7. Memorize Scripture.

There are over 360 verses in Scripture that deal with anxiety or fear. Help your child memorize some of the verses, so he can recall them during times of worry. Remembering Scripture also helps your child fight worried thoughts with truth. I would encourage you to do this yourself so that you can quote the verses together in preparation for the school day. Model this priority in your own life, and share with your children when you have quoted these affirmations to yourself in times of anxiety.

8. Pray. 

Utilize the opportunity to teach your child about praying for their worries. Kids’s prayers can sometimes sound rehearsed or repetitive, and that’s OK. But praying in the midst of a struggle can help them talk to God more candidly. Pray with your children, and pray for your children.

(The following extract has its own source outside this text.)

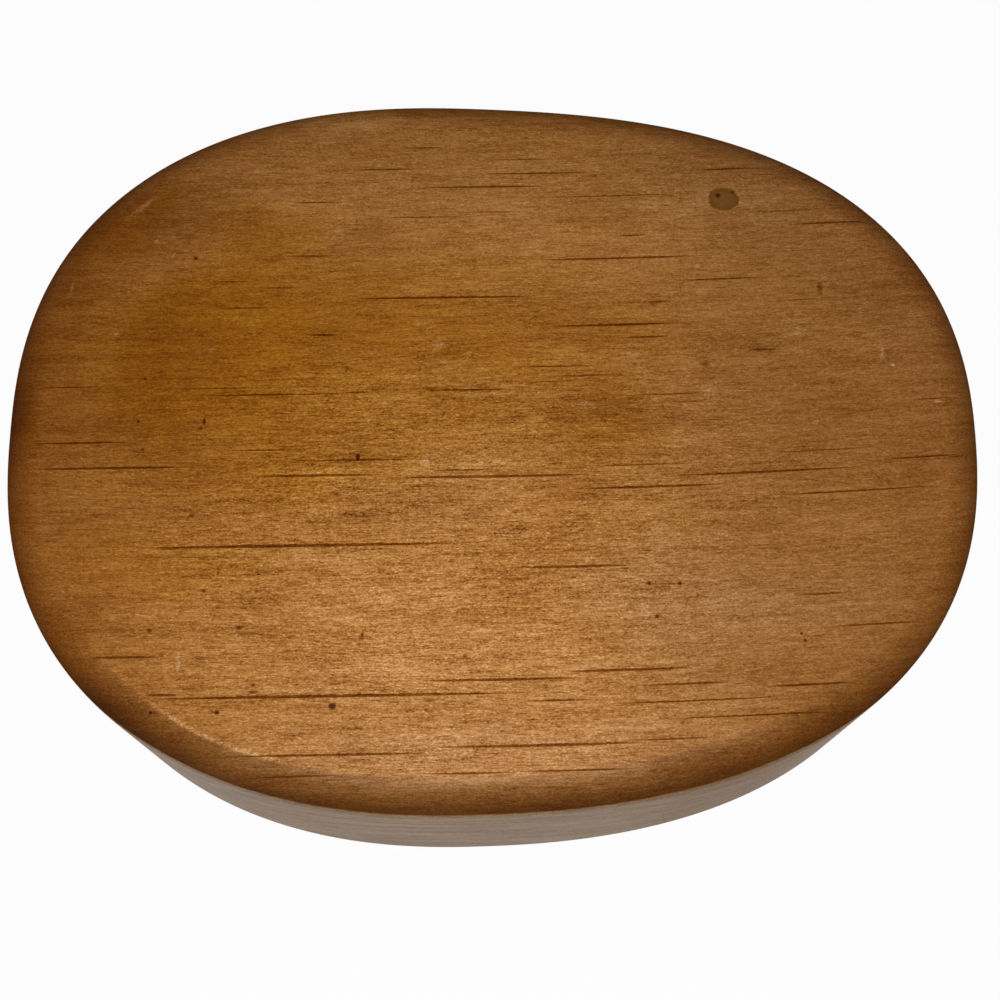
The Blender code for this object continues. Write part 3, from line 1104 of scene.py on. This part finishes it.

While most children experience jitters on the first day of school, other kids experience more than that. They experience anxiety.  If your child’s anxiety is negatively impacting his life, don’t hesitate to seek help from a qualified counselor. God has gifted some believers in the body of Christ to counsel others. Asking for help is not a sign of weakness, but a sign of wisdom. Not sure where to start? Often insurance plans cover some mental health benefits, so check with your plan. I would also recommend these sites: 

As you navigate school worries with your children, remember God himself is available to and present with your children, and he has given them you to support and encourage them. Don’t negate the special role you play in helping your children in the midst of their struggles, and ask the Lord to help you in the journey.